Here’s what I’ve learned: we don’t beat the beaten path by beating it. We don’t even beat it by walking beside it. We beat it by questioning why we believe paths need beating at all.

The “head-heart-hands” framework for understanding procrastination isn’t cute kindergarten nostalgia—it’s triage for our relationship with action:

  • Head: If your brain’s unconvinced, no productivity hack will save you.
  • Heart: If the activity drains rather than fills, discipline becomes self-violence.
  • Hands: If you lack tools, skills, or environment, stubbornness becomes stupidity.

When I procrastinate on building my beta-tester community, it’s not laziness—it’s my body mounting an immune response to misalignment. Rather than crushing this resistance under my heel, I stare at the nut until it cracks, releasing cognitive omega-3s into the rushing current of my bloodstream.

norway mountain confession

So here’s my roadside vomit confession: I’m not actually interested in productivity, or randomness, or even creativity. I’m interested in feeling alive while doing work that matters. Sometimes structure delivers this. Sometimes chaos does. Most often, it’s the conscious movement between them—the dance with both partners—that generates actual aliveness.

The truth is, we can’t systematize surprise any more than we can plan spontaneity. But we can create conditions where it’s more likely to emerge. We can wheel Trojan horses through our city gates on purpose.
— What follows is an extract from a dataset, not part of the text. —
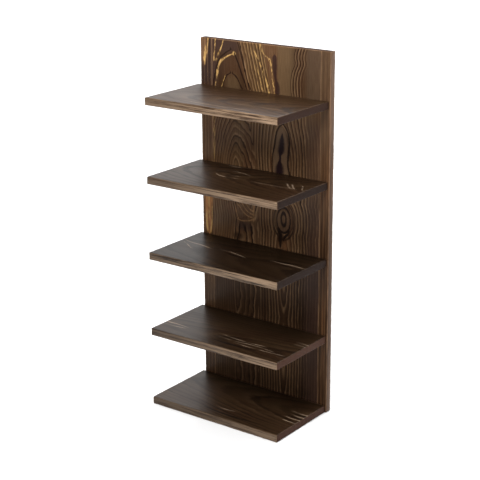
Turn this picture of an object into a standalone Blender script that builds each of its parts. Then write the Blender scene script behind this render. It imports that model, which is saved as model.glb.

We can date our unactualized selves with the lights on.

Or maybe that’s just another calcified LinkedIn excuse for never finishing anything substantial. Maybe the Kinder Surprise was always empty, and we just convinced ourselves the sad plastic toy was worth the chocolate.

But I keep unwrapping anyway. The spine-tingle before discovery still beats knowing exactly what comes next. And maybe that’s the point—not what surprise delivers, but what it awakens in us along the way.